RIGHT MAN: Indira Gandhi had a special fondness for Manekshaw. She ensured he was awarded Padma Vibhushan and made a Field Marshal despite objections.
Maj Gen Ashok K Mehta (retd)

Maj Gen Ashok K Mehta (retd)
former GOC, IPKF, Sri Lanka

HAD Field Marshal Sam Manekshaw been alive, he would have been 105 years young today. He is a conspicuously eminent case of denial of Bharat Ratna.  ‘A nation that does not honour its brave is doomed to fail’ reads the epitaph on a plaque near the cricket pavilion at the Indian Military Academy, Dehradun.

It was the Indian soldier who stopped the Japanese onslaught in 1943 at the eastern gateway to India. It was near here that SHFJ Manekshaw took a hail of bullets across his gut to win an instant Military Cross (MC). He was so grievously wounded in the Battle of Sittang in 1942, and so spectacular was his bravery that Maj Gen Punch Cowan, thinking the wounds were fatal, pinned his own MC on Sam’s chest. This was only the beginning of a military career embellished with heroics, exceptional leadership and service before self. The Indian Army’s motto may have been reordered to ‘Nation First’, but the ethos, customs and traditions of sacrifice, putting one’s life on the line, a continuum with Manekshaw’s example, have endured. As he rose up the ladder of command, leadership and fame, his larger-than-life  image and  persona — popularised by his beloved Gorkha soldiers as Sam Bahadur — an unconventional style combined with a rare sense of humour and charisma, and with some histrionics slipped in, made him tower above other leaders.

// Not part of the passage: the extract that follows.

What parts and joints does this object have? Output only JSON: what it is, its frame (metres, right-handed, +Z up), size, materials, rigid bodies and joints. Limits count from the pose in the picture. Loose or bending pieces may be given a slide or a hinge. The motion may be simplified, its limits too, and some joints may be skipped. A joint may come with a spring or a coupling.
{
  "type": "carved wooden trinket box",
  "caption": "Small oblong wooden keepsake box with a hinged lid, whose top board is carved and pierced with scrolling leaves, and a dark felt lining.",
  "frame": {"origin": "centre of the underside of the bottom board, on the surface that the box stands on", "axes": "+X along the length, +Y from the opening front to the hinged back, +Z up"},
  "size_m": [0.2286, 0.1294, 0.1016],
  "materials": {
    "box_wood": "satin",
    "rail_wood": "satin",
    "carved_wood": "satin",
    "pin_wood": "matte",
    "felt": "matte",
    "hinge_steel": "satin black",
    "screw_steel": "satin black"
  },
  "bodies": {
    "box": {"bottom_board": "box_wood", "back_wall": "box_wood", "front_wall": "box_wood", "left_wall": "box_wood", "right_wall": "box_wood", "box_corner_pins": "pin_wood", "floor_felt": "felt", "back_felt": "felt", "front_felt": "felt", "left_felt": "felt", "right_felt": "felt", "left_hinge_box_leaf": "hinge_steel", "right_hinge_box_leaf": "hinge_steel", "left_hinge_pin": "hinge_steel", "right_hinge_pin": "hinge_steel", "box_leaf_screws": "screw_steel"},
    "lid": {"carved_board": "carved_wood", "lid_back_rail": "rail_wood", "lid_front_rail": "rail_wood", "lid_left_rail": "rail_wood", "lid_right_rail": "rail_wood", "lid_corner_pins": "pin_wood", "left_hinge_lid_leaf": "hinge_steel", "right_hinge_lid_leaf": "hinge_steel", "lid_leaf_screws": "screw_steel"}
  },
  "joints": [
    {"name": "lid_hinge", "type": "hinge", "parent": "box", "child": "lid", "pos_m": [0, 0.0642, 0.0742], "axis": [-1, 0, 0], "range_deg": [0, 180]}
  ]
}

Whether it was working in the sanctum sanctorum, Military Operations Directorate during the Kashmir war; stemming the tide of retreat in 1962 with his injunctions: ‘I have arrived. No more withdrawal’; holding the Eastern Front in 1965 War and defeating into abject surrender, the Pakistan army in 1971, were achievements of teamwork that only the ‘Manekshaw leadership’ style could produce. The idolised Manekshaw had become integral to the imagination of the military.

The 1971 victory was achieved against high diplomatic and military odds with at least three of the five permanent members of the UNSC championing Pakistan’s cause. After 2000 years of foreign rule, subjugation and the ignominy of the Panipat and Plassey syndromes, Manekshaw presented India with a clear and unambiguous battlefield triumph.

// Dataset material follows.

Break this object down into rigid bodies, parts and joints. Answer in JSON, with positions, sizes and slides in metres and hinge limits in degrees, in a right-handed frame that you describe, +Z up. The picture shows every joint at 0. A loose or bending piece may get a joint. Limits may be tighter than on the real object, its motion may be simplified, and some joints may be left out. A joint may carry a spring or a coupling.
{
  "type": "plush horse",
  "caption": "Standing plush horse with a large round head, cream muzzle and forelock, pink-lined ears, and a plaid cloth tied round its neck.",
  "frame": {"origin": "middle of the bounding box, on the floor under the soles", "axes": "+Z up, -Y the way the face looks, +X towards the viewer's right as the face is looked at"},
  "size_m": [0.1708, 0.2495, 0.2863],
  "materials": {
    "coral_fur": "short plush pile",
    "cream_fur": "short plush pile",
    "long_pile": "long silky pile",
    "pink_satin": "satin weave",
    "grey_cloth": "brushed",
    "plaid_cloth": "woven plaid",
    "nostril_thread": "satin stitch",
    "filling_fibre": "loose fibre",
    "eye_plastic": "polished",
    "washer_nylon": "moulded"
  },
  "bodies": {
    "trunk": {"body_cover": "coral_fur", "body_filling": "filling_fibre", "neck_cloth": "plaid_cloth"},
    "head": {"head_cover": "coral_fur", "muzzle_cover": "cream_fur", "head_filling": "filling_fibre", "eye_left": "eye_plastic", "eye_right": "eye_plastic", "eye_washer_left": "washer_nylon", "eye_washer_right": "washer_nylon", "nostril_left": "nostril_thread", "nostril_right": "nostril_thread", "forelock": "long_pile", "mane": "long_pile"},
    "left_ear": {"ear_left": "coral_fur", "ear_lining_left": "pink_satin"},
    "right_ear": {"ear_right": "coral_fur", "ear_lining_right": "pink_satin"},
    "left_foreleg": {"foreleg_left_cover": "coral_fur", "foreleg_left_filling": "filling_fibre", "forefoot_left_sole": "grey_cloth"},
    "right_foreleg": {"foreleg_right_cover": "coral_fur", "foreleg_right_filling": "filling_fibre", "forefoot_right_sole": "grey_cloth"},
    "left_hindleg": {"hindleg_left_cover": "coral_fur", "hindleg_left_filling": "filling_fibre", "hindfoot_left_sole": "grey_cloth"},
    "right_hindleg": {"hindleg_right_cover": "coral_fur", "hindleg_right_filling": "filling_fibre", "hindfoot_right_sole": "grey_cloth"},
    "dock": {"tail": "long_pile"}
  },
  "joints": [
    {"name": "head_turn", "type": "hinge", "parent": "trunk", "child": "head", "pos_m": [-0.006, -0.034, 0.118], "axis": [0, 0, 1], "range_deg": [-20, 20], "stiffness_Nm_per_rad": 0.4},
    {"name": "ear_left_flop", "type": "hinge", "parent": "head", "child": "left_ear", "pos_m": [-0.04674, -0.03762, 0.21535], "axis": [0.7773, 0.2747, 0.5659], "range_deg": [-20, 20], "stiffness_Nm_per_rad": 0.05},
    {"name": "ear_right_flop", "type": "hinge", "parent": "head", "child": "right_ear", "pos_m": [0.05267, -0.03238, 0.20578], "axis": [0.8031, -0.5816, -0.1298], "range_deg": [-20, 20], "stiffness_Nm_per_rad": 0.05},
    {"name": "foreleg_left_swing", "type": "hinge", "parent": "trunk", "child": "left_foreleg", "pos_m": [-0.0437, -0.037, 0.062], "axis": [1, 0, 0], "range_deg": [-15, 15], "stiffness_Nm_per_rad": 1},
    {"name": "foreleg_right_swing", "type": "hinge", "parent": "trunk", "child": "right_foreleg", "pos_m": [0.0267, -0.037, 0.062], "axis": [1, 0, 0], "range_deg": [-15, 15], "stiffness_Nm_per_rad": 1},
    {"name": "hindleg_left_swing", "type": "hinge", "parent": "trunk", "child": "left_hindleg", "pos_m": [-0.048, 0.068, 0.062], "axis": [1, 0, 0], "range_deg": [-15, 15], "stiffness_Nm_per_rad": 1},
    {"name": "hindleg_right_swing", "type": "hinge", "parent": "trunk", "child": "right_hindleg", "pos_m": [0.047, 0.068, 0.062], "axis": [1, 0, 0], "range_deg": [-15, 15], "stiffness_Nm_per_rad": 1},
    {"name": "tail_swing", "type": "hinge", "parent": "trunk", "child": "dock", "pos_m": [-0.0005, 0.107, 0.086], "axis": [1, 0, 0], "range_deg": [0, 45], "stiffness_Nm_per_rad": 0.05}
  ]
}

PM Indira Gandhi had a special fondness for Manekshaw as he could look her in the eye and call a spade a spade. She ensured he was awarded Padma Vibhushan and made a Field Marshal despite objections. She promised to make him CDS but the offer evaporated mysteriously. The popular thinking among the military and society at the time was that he richly deserved Bharat Ratna. If it was today’s surgical strikes era, it would have been a sure-shot.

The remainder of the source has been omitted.